A little farther, and we reach the church of St. Jean. It contains a magnificent pulpit, carved from a single block of rich red marble, the niches ornamented with charming statuettes of the apostles. Close by is the Hôtel de Ville, in which are some interesting historic relics. As I passed through the courtyard, I saw an odd sight. One might have fancied that a second Imperial army threatened a siege, and that the townsfolk were laying in stores. The pavement was piled with bread and meat, whilst butchers and bakers were busily engaged in dividing these into portions, authorities, municipal, military and police, looking on.
I learned that these rations were for the regiments quartered in the town during the autumn manoeuvres. Every day such distributions take place; in country places the troops have recourse to the peasants, very often being treated as guests. A young friend, serving his three years, told me that nowhere had he found country folk more hospitable than in the Côte d’Or. No sooner did the soldiers make their appearance in a village, than forth came the inhabitants to welcome them, officers being carried off to châteaux, men by twos and threes to the home of curé or small owner. “Not a peasant,” he said, “but would bring up a bottle of good wine from his cellar, and often after dinner we would get up a dance out of doors. On the saddle sometimes from two in the morning till twelve at noon, the kind reception and the jollity of the evening made up for the hardship and fatigue.
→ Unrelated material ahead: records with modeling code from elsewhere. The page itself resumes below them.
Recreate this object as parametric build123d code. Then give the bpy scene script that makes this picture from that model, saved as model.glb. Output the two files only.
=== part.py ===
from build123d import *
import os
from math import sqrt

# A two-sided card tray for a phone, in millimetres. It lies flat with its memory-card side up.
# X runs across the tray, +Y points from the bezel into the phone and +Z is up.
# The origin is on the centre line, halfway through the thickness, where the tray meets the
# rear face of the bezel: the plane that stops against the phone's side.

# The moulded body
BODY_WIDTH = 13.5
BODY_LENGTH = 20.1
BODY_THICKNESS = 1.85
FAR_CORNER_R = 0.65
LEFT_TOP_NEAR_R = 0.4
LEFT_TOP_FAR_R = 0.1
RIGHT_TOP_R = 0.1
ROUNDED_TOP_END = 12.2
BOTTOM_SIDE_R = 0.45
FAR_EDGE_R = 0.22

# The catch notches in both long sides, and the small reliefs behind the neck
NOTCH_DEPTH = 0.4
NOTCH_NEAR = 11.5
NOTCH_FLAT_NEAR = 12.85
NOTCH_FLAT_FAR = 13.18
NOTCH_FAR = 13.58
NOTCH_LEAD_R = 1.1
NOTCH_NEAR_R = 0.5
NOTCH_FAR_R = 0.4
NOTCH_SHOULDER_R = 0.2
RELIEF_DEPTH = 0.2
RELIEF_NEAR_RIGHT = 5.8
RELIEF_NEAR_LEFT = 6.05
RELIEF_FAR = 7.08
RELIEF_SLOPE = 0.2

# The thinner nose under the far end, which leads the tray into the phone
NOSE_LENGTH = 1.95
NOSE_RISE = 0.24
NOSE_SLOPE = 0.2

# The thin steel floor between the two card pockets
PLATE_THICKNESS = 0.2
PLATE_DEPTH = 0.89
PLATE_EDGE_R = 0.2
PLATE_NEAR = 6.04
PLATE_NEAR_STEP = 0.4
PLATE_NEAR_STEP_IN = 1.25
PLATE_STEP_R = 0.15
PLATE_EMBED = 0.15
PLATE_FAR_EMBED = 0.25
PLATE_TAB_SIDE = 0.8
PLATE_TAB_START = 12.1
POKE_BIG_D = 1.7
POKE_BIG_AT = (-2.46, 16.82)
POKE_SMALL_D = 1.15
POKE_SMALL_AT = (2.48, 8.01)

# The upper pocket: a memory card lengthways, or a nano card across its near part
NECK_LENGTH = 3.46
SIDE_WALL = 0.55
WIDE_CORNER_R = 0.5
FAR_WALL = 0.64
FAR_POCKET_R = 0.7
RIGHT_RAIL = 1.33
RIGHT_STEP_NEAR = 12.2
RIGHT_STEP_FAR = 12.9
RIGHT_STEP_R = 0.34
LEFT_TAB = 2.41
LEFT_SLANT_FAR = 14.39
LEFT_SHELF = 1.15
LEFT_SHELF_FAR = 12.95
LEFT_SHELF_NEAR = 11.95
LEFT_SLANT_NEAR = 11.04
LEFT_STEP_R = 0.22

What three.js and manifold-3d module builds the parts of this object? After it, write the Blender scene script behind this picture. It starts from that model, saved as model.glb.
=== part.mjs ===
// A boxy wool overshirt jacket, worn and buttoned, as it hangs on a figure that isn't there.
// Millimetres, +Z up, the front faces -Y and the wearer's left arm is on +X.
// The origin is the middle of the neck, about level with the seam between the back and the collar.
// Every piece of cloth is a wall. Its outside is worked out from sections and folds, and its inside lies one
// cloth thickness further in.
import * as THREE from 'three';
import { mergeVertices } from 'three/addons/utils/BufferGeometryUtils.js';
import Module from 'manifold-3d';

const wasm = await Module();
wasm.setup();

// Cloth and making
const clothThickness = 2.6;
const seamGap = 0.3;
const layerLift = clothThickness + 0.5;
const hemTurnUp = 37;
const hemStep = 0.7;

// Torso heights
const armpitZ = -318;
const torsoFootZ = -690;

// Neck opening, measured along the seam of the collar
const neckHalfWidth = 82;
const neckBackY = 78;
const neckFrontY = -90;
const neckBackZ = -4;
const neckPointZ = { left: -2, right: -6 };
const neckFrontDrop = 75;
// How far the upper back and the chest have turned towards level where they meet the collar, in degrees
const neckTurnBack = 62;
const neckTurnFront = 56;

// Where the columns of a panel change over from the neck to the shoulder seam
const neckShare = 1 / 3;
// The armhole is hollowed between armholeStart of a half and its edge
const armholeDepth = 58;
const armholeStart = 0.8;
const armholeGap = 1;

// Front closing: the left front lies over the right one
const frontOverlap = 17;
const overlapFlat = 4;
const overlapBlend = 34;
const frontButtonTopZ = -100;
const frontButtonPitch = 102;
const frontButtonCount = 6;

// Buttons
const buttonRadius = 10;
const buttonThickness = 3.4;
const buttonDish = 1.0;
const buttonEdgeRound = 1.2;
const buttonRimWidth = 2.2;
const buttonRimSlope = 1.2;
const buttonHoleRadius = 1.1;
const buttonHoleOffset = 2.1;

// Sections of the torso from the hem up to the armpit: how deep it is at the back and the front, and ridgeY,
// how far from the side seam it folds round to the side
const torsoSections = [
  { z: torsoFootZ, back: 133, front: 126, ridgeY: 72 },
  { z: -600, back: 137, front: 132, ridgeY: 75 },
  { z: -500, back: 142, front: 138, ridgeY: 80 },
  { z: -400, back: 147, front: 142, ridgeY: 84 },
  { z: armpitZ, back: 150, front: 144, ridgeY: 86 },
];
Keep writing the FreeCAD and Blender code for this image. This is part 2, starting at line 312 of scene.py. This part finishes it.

We have just had several days of bad weather, and had to sleep on straw in barns and outhouses, wherever indeed shelter was to be had. Not one of us ever lost heart or temper; we remained gay as larks all the time.”
An hour’s railway journey from St. Jean de Losne takes the traveller to Lons-le-Saulnier, beautifully situated at the foot of the Jura range on the threshold of wild and romantic scenery.
A decade had not robbed this little town of its old-world look familiar to me, but meantime a new Lons-le-Saulnier had sprung up. Since my first visit a handsome bathing establishment has been built, with casino, concert-room, and all the other essentials of an inland watering-place. The waters are especially recommended for skin affections, gout, and rheumatism. Formerly the mineral springs of Lons, as the townsfolk lazily call the place, were chiefly frequented by residents and near neighbours. Improved accommodation, increased accessibility, cheapened travel and additional attractions, have changed matters. The season opening in May, and lasting till the end of October, is now patronised by hundreds of visitors from all parts of eastern France. These health resorts are much more sociable than our own. Folks drop alike social, political, and religious differences for the time being, and cultivate the art of being agreeable as only French people can. Excursions, picnics, and pleasure parties are arranged; in the evening the young folks dance whilst their elders play a rubber of whist, chat, look on, or make marriages. Many a wedding is arranged during the Saison des Bains, nor can such unions be called mariages de convenance, as in holiday-time intercourse is comparatively unrestricted. Grown-up or growing-up sons and daughters then meet as those on English or American soil.
Lons-le-Saulnier possesses little of interest except its Museum, rich in modern sculpture, and its quaint arcades, recalling the period of Spanish rule in Franche Comté. The excursions lying within easy reach are numerous and delightful. Foremost of these is a visit to the marvellous rock-shut valley of Baume-les-Messieurs, so called to distinguish it from Baume-les-Dames near Besançon. The descent is made on foot, and at first sight appears not only perilous but impracticable, the zigzag path being cut in almost perpendicular shelves of rock. This mountain staircase, or the “Échelle des Baumes,” is not to be recommended to those afflicted with giddiness. Little sunshine reaches the heart of the gorge, yet below the turf is brilliant, a veritable islet of green threaded by a tiny river. The natural walls shutting us in have a majestic aspect, but playful and musical is the Seille as it ripples at our feet. Travellers of an adventuresome turn can explore the stalactite caverns and other marvels around; not the least of these is a tiny lake, the depth of which has never been sounded. For half-a-mile the valley winds towards the straggling village of Baume, and there the marvels abruptly end.
Nothing finer in the way of scenery is to be found throughout eastern France. In the ancient Abbey Church are two masterpieces, a retable in carved wood and a tomb ornamented with exquisite statuettes.